START DATA SHOWN

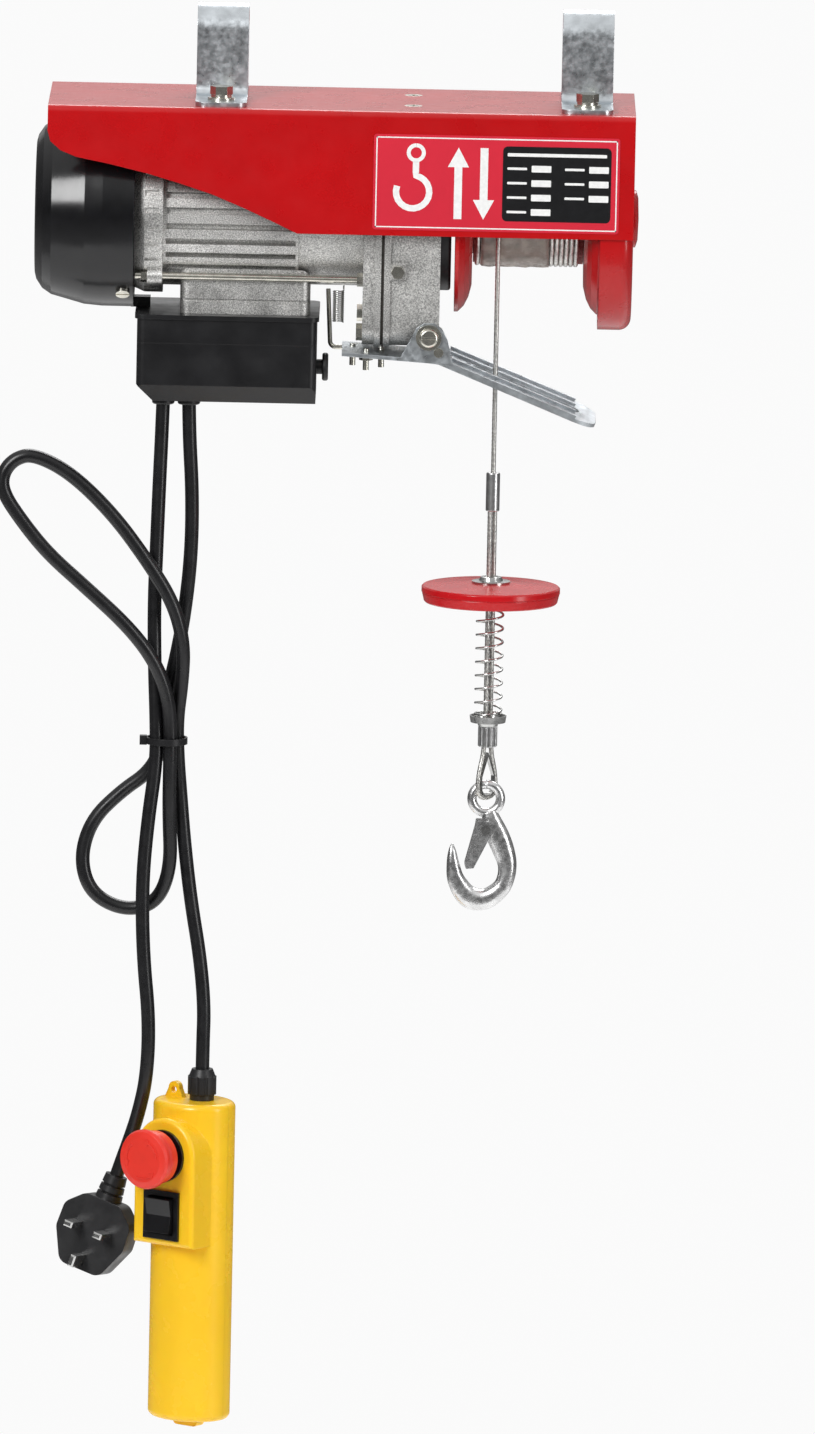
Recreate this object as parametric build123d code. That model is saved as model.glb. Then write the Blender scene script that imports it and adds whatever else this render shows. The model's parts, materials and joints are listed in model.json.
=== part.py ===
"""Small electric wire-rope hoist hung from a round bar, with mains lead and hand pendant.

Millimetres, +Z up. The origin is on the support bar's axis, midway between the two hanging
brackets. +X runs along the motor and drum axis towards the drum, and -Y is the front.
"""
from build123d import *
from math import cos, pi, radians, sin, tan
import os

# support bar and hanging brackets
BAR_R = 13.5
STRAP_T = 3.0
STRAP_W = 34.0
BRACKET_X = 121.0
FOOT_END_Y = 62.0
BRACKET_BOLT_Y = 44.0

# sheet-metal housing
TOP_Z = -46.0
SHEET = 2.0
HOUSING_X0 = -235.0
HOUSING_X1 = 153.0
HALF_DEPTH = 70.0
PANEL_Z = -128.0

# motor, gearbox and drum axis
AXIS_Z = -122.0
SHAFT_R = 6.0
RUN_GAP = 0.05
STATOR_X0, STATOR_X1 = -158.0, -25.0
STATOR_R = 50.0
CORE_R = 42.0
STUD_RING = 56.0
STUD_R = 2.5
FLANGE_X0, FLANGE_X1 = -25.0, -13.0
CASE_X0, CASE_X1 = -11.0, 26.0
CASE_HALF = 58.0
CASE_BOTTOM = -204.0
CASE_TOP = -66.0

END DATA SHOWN

## OBJECTIVE
Output the listing above exactly as it appears.

## ANSWER TO THIS TASK
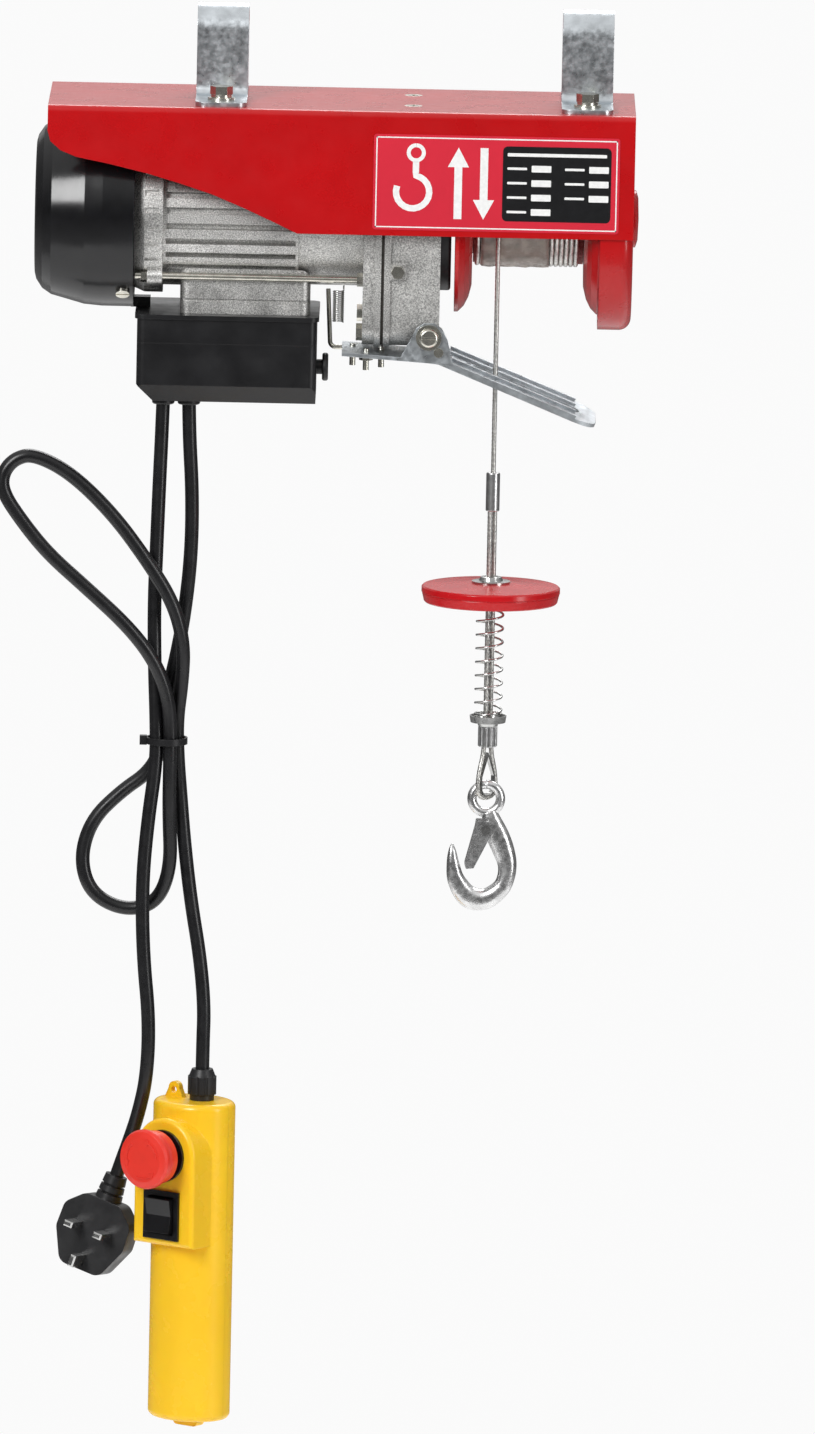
Recreate this object as parametric build123d code. That model is saved as model.glb. Then write the Blender scene script that imports it and adds whatever else this render shows. The model's parts, materials and joints are listed in model.json.
=== part.py ===
"""Small electric wire-rope hoist hung from a round bar, with mains lead and hand pendant.

Millimetres, +Z up. The origin is on the support bar's axis, midway between the two hanging
brackets. +X runs along the motor and drum axis towards the drum, and -Y is the front.
"""
from build123d import *
from math import cos, pi, radians, sin, tan
import os

# support bar and hanging brackets
BAR_R = 13.5
STRAP_T = 3.0
STRAP_W = 34.0
BRACKET_X = 121.0
FOOT_END_Y = 62.0
BRACKET_BOLT_Y = 44.0

# sheet-metal housing
TOP_Z = -46.0
SHEET = 2.0
HOUSING_X0 = -235.0
HOUSING_X1 = 153.0
HALF_DEPTH = 70.0
PANEL_Z = -128.0

# motor, gearbox and drum axis
AXIS_Z = -122.0
SHAFT_R = 6.0
RUN_GAP = 0.05
STATOR_X0, STATOR_X1 = -158.0, -25.0
STATOR_R = 50.0
CORE_R = 42.0
STUD_RING = 56.0
STUD_R = 2.5
FLANGE_X0, FLANGE_X1 = -25.0, -13.0
CASE_X0, CASE_X1 = -11.0, 26.0
CASE_HALF = 58.0
CASE_BOTTOM = -204.0
CASE_TOP = -66.0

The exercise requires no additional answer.